Francesca Lugaresi (Department of Mechanical Engineering) is explaining the lab work of her research group

Matilde Faralli is a second-year PhD student from Department of Finance, ICBS. Her research is about preserving financial stability. To achieve this, a key part is to understand how to correctly assess and price climate-related risks.  Her work studies: how to incorporate natural hazards such as wildfires, flooding, etc. into expectations and forecasts; how climate risks shape public perception of future natural disasters and the associated economic damages; and, how to forecast adjustments following climate events. 
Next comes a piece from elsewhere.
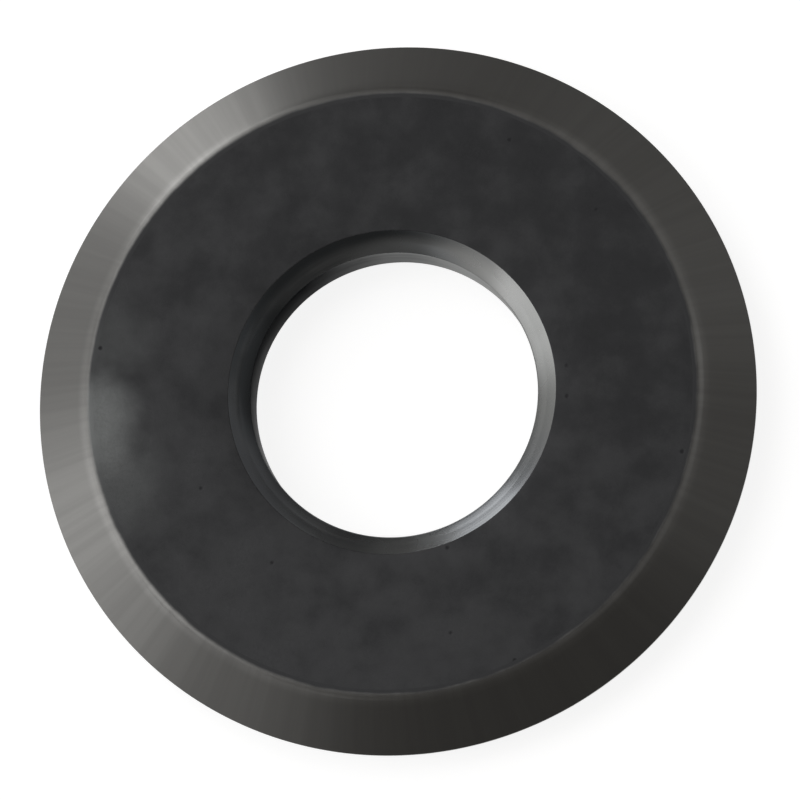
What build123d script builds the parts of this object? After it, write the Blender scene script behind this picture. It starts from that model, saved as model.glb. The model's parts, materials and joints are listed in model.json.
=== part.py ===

Matilde Faralli (Business School) is presenting her research about climate risks in daily financial decisions

The event received great feedback from our audience. Professor Mark Burgman, the Director of CEP commented, “It is a very well-organized event, with impressive attendance across Imperial. I enjoyed these presentations very much.” Kevin Sum, our volunteer journalist, interviewed a few attendees on the day, and heard from  Xilan, an MSc student from the Department of Civil and Environmental Engineering,  that the event made her realize there are so many disciplines at Imperial that are environmentrelated, and that they are all so fun!

Some prize winners at the end of the event (photo credit to Yunwan Tao)

Many presenters found the interaction with the audience was beyond their expectations too. Sander Valk (Dyson) found it pleasant that so many students and faculty members are interested in learning his climate change related card game. Victoria Hoare (CEP), Riqi Zhang (CEP), Karina Corada Perez (CEP), Erika Piroli (CEP) and Ric Zhang (Dyson) all found the format of this event very engaging. The quiz competition “nudged” the audience to approach presenters and ask more questions about their research. Sander said, “I loved the format of the event!” 

Please read more about all presentations here: tinyurl.com/cepflashmob1  

Last but not least, we are grateful for the generous financial support from the Graduate School and Centre for Environmental Policy for this event.